Quote Originally Posted by CFH View Post
That's very interesting article, I would not have considered the overhead that U.S. doctors have to deal with nor would I have considered the man hours it would take to deal with all the different health-care providers. I know in my doctors office, its just him and a secretary, but it often feels quite frantic in there, its not uncommon for me to have a 2:00 appointment and not see the doctor until after 3. Also, a lot of doctors here have taken to only dealing with one problem per visit, so if your leg and your head are both fucked up, he's only going to deal with one of them, so you better figure out which needs more immediate attention.
One thing that they kind of gloss over is point #3, wait times here are fucking horrendous, and like I said, just wait until the baby boomers hit 65, they won't be contributing much in the way of taxes and will need a ton of medical care, especially as, just like in the States, we're all a bunch of fat, under-exercising pigs up here.
Also they talk about how taxes here are only about 10% more than in the U.S., but when you consider how much $$ the U.S. spends on other things, IE a functioning military, which Canada basically ignores, you've got to imagine taxes would skyrocket if the U.S. implimented national health care.
The US spends a lot more on healthcare than most developed nations do and with a far worse overall result.

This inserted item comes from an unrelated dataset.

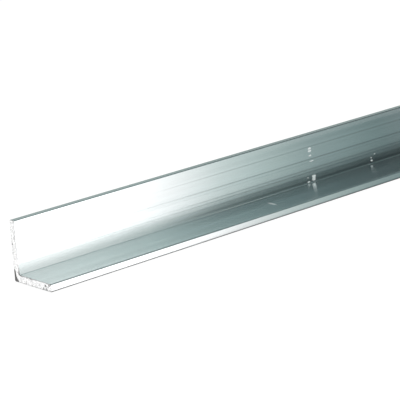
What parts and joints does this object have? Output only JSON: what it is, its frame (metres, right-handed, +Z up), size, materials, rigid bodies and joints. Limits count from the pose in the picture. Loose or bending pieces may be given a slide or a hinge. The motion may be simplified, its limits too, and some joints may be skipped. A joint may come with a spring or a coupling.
{
  "type": "aluminium angle section",
  "caption": "Straight length of extruded equal-leg angle section with a square inside corner, sawn ends and no holes, for edging, bracing and light framing.",
  "frame": {"origin": "under the middle of the flat leg's outer face, at mid-length", "axes": "+X along the bar, +Y out of the upright leg's outer face, +Z up from the flat leg's outer face"},
  "size_m": [0.9144, 0.0254, 0.0254],
  "materials": {
    "mill_aluminium": "mill, satin, with fine lengthwise die lines and bright sawn ends"
  },
  "bodies": {
    "root": {"aluminium_angle": "mill_aluminium"}
  },
  "joints": []
}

The only parts of the US system that function competitively and efficiently are the parts that are socialised. When the baby boomers retire the inefficient and expensive US corporate socialist healthcare system will collapse and be replaced by one like Canada's, unless pressure from US corporations who face global uncompetitiveness from soaring healthcare costs compared to their socialised healthcare country competitors doesn't bring about change first.

Canada doesn't need a military as it faces no serious threat and doesn't have a empire to run. If it did run a empire the economic growth from the empire would have meant low taxes in Canada too.



According to the OECD rankings of healthcare systems the US comes in just behind Costa Rica.